Во Франции Некрасов был (не в первый раз) в 1962 году, с Паустовским и Вознесенским, и встречался с Мальро (в то время деголлевским министром культуры), Мориаком, Натали Саррот и Ле Корбюзье. Он упоминает, что мне лично интересно и приятно,
магазин "Глоб" и даже единожды Университетский городок (впрочем, без описания). Жалуется на чудовищные пробки и загазованность (что характерно для отзывов о Париже 60-х - 70-х гг.).
Большинство девушек в штанах, особые модницы даже в кожаных. И в кожаных курточках на "молниях". Впрочем, говорят, что мода уже проходит, перекочевывает в провинцию - в Авиньоне, например, "кожаных" девушек куда больше, чем в Париже. Прически разные, но самое модное сейчас - это парики. Один раз - не помню уже где - я просто обомлел. За соседним столиком сидела красивая, по-мальчишески растрепанная брюнетка. А через несколько минут, когда я на нее взглянул, она оказалась вдруг соломенно-яркой блондинкой.
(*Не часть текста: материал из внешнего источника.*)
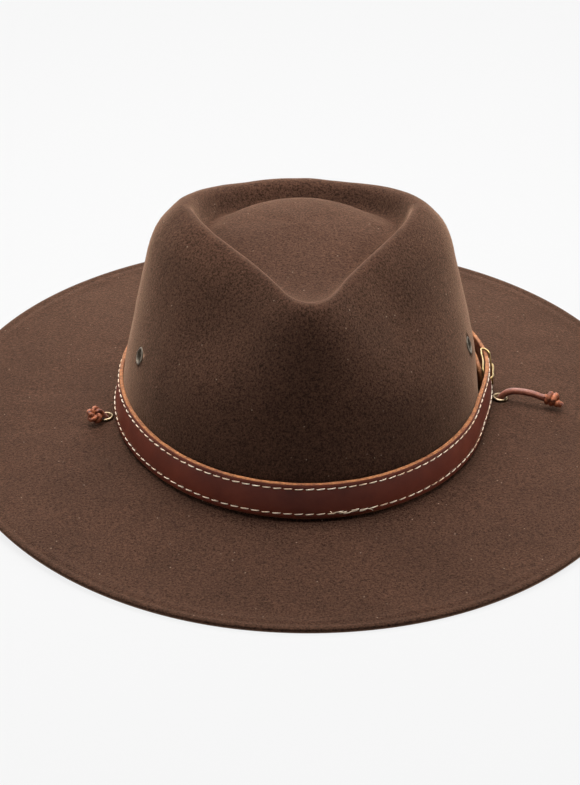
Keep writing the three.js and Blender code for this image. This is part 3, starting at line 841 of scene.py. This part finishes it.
dull_brass = eyelet_brass("dulled_brass", 0.55, (0.10, 0.084, 0.064), (0.30, 0.255, 0.20), 0.3)
pale_brass = eyelet_brass("pale_brass", 0.42, (0.28, 0.20, 0.11), (0.53, 0.40, 0.25), 0.2)
for name, (at, out) in eyelet_spots.items():
    in_crown = name.startswith("crown")
    eyelet = rolled_eyelet(
        "rolled_" + name, at, out, crown_eyelet_sizes if in_crown else brim_eyelet_sizes)
    eyelet.data.materials.append(dull_brass if in_crown else pale_brass)
    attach(eyelet, "root")
    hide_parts(name)

# ---------------------------------------------------------------------------
# Studio. A plain near-white surface that shines a little itself, two wide soft lights behind the
# hat, a small one close above the crown, and one at each side.
# ---------------------------------------------------------------------------
bpy.ops.mesh.primitive_plane_add(size=30, location=(0, 0, 0))
floor = bpy.context.object
floor.name = "studio_floor"
paper, shader, node, link = new_material("white_paper", 0.95)
shader.inputs["Base Color"].default_value = (0.05, 0.05, 0.05, 1)
shader.inputs["Specular IOR Level"].default_value = 0.0
shader.inputs["Emission Color"].default_value = (1, 1, 1, 1)
shader.inputs["Emission Strength"].default_value = 0.83
floor.data.materials.append(paper)


lit_place = Vector((0, 0, 0.05))


def soft_light(name, at, size, power):
    """A flat light turned towards the middle of the hat."""
    bpy.ops.object.light_add(type="AREA", location=at)
    light = bpy.context.object
    light.name = name
    light.data.shape = "RECTANGLE"
    light.data.size, light.data.size_y = size
    light.data.energy = power
    light.rotation_euler = (lit_place - Vector(at)).to_track_quat("-Z", "Y").to_euler()


soft_light("light_behind_high", (0.0, 1.0, 1.8), (1.8, 1.2), 26)
soft_light("light_behind_low", (0.0, 1.9, 0.8), (1.8, 0.8), 26)
soft_light("light_above", (0.0, 0.08, 0.62), (0.6, 0.6), 8.3)
soft_light("light_left", (-1.8, 0.0, 0.9), (1.0, 0.8), 10)
soft_light("light_right", (1.8, 0.0, 0.9), (1.0, 0.8), 16)

# The air adds hardly any light, and shows white behind the far edge of the floor.
world = bpy.data.worlds.new("studio_air")
bpy.context.scene.world = world
world.use_nodes = True
air = world.node_tree
faint = air.nodes["Background"]
faint.inputs["Color"].default_value = (1, 1, 1, 1)
faint.inputs["Strength"].default_value = 0.02
white = air.nodes.new("ShaderNodeBackground")
white.inputs["Color"].default_value = (1, 1, 1, 1)
white.inputs["Strength"].default_value = 0.88
seen = air.nodes.new("ShaderNodeLightPath")
either = air.nodes.new("ShaderNodeMixShader")
air.links.new(seen.outputs["Is Camera Ray"], either.inputs["Fac"])
air.links.new(faint.outputs["Background"], either.inputs[1])
air.links.new(white.outputs["Background"], either.inputs[2])
air.links.new(either.outputs["Shader"], air.nodes["World Output"].inputs["Surface"])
Оказывается, ей просто стало жарко в парике. (219)
Особенно сильны и слезовышибающи пассажи, где писатель, словно опомнившись, начинает жалеть эмигрантов (это при том, что у него уже дядюшка в Швейцарии - он об этом пишет -- и что сам он соберет чемоданы через несколько лет):
Русский за границей. Украинец за границей. В большинстве своем это трагедия… (166)
Мне как-то неловко и больно было на них смотреть. […] Но еще больнее видеть Михаила Чехова во второсортном американском фильме, Шаляпина, поющим Дон-Кихота в своем уже десятиразрядном фильме, читать последние рассказы Ивана Бунина...
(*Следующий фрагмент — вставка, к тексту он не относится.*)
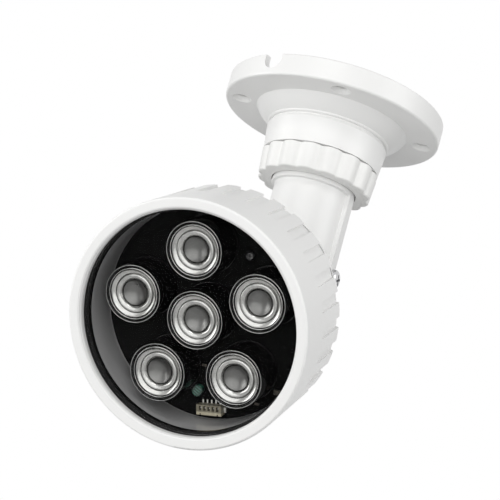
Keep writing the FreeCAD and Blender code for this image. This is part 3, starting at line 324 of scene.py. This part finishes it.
# Ring nut. Moulded in white, with sixteen soft lobes for the fingers and a thread inside.
# Its grain is finer than the paint's, so it looks a little more even than the castings.

NUT_BORE_R = 20.35 * MM
dress(["ring_nut"], moulded("nut_white", (0.83, 0.83, 0.815), gloss=0.4, grain=1600.0, bump=0.12,
                            thread=(object_place, NUT_PITCH, NUT_BORE_R)))


# Arm. Cast in one with its collar, rib and fork, and powder coated like the base.
# The fork's inner faces carry the same coat, since the friction discs ride on it.

dress(["bracket_arm"], painted("arm_paint", CASTING_GRAIN, CASTING_PEEL))


# Hinge. A chromed cross-recessed screw, with a zinc-plated spring washer under its head and a
# zinc-plated nut let into the far cheek. Pressed fibre discs between the cheeks and the tongue
# grip the tilt.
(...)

Талант, оторванный от родины, гибнет. Ему нечем питаться. Тоска по дому, воспоминания о прошлом, ненависть к настоящему - это не лучшая питательная среда для художника. Гнев превращается в брюзжание, задачи в заботы, идейные споры - в мелкую склоку, искусство - в средство заработка. История, трудная, героическая, временами трагическая история твоего народа проходит мимо. (259-260)
Вооот. Идейные споры и пир духа. Как Некрасов В.П. написал.